Using a melonballer scoop full balls of the mixture and set aside for
decoration. To decorate, use food coloring and an old paintbrush and get
creative. You will need black food coloring for the pupils. Also, if you are in
a hurry, instead of painting the colored irises, you can dip the ball in a small
pool of food coloring to approximate the iris, but still paint on the pupils.
Creepy
Witches' Fingers
Yield: 5 dozen
Ingredients:
1 cup Butter, softened
1 cup Icing sugar
1 Egg
1 tsp Almond extract
1 tsp Vanilla
2 2/3 cups Flour
1 tsp Baking powder
1 tsp Salt
3/4 cup Almonds, whole blanched
1 Tube red decorator gel
(optional, not pictured)
Directions:
Gross everyone out with these creepy cookies.
In bowl, beat together butter, sugar, egg, almond extract and vanilla. Beat in
flour, baking soda, and salt. Cover and refrigerate 30 minutes. Working with one
quarter of the dough at a time and keeping remainder refrigerated, roll heaping
teaspoonful of dough into finger shape for each cookie. Press almond firmly into
1 end for nail. Squeeze in centre to create knuckle shape. (Accompanying picture
showed long rolled shape with bulge at centre for knuckle; you puff it out
rather than squeeze it in.) Using paring knife, make slashes in several places
to form knuckle.
Place on lightly greased baking sheets; bake in 325F (160C) oven for 20-25
minutes or until pale golden. Let cool for 3 minutes. Lift up almond, squeeze
red decorator gel onto nail bed and press almond back in place, so gel oozes out
from underneath. You can also make slashes in the finger and fill them with
"blood."
Remove from baking sheets and let cool on racks. Repeat with remaining dough.
Creepy
Crispy Crunchies
Ingredients:
3 Tbsp margarine
4 cups miniature marshmallows
(or 10 oz large marshmallows, about 40)
6 cups rice crispy cereal
orange and brown Halloween M&Ms (about 6oz)
Directions:
Melt margarine in a large saucepan over low heat. Add marshmallows and
stir until completely melted. Remove from heat. Add cereal and stir until well
coated. Add the candy and mix until candy is evenly mixed.
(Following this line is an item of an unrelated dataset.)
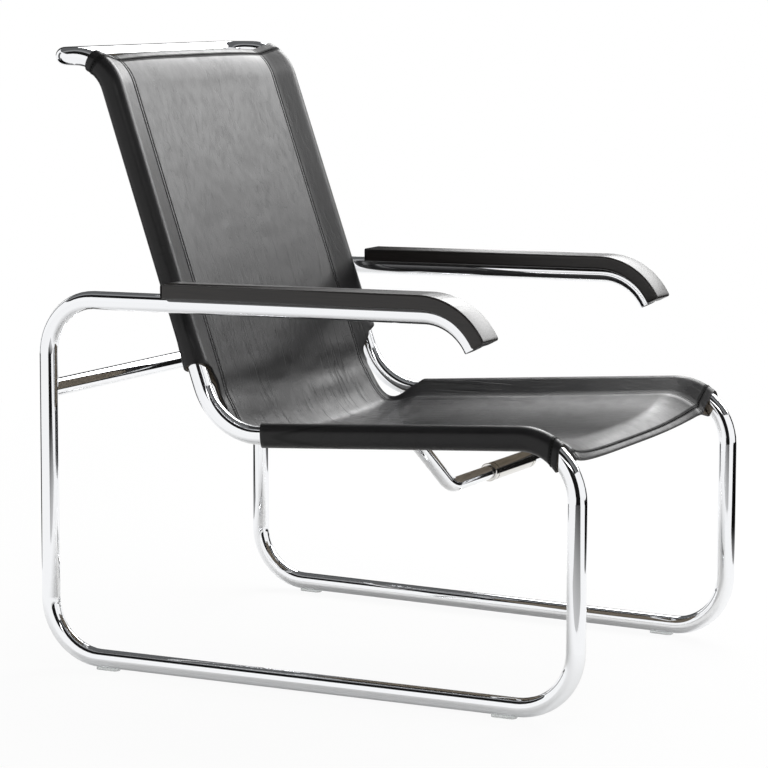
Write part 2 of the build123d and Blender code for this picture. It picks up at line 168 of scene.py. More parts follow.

Spray a pan with
non-stick cooking spray or line with waxed paper. Using a buttered spatula or
waxed paper, press the mixture evenly into a 9x13" pan. Cut into squares when
cool.
Deviled
Eggs
Ingredients:
hardboiled eggs
mustard (can even be dijon or other flavored mustards if you like)
mayonnaise
Directions:
To hardboil the eggs, put the eggs in a large saucepan, and fill with
water until the eggs are fully covered. Put the full pan on the stove and bring
to a boil over meduim heat. As soon as it reaches a rolling boil, remove from
heat, still covered, and let stand covered for 20 minutes. As soon as the 20
minutes is up, run cool water over the eggs so they stop cooking. Once cool,
refrigerate until ready to use.
Peel the hardboiled eggs and slice in half lengthwise. Gently pop out the yolks
into a separate bowl. Once all the yolks are in the same bowl, add some mustard
and a little mayonnaise to taste just so the mixture sticks together. Blend with
a fork, then put the yolk mixture back in the hollows of the egg halves.
Refrigerate until ready to serve.
Brittle
Merangue Bones
Ingredients:
3 large egg whites
1/4 tsp. cream of tartar
1/8 tsp. salt
2/3 cup white sugar
1/2 tsp. vanilla
Directions:
Preheat oven to 200 degrees. Line cookie sheet with brown paper bag or
parchment. In a medium sized bowl at high speed, beat egg whites, cream of
tartar and salt till fluffy. Gradually beat in sugar. Add vanilla. Place in
pastry bag fitted with a medium plain piping tip. Pipe 3" bone shapes onto
parchment or brown paper bag. Bake 1 hour until set. Turn off oven, dry in oven
1 hour. Makes 4 to 5 dozen small bones.
Witches'
Brew
(alcoholic)
(this one pretty much fills a 12-quart cauldron)
Ingredients:
four 48 oz cans pineapple juice
one 96 oz bottle orange juice
four 2 liter bottles lemon-lime soda
one 1.75 liter bottle vodka
one 1.75 liter bottle rum
Directions:
All measurements are approximate. Adjust to your own taste.
Mix well. Pour into your cauldron, preferably with chunks of dry ice to create
the bubbling steam effect.
(Be careful NOT to drink or eat or in any way come in direct contact with skin
with any chunks of dry ice -
you can get burned by the extreme cold!)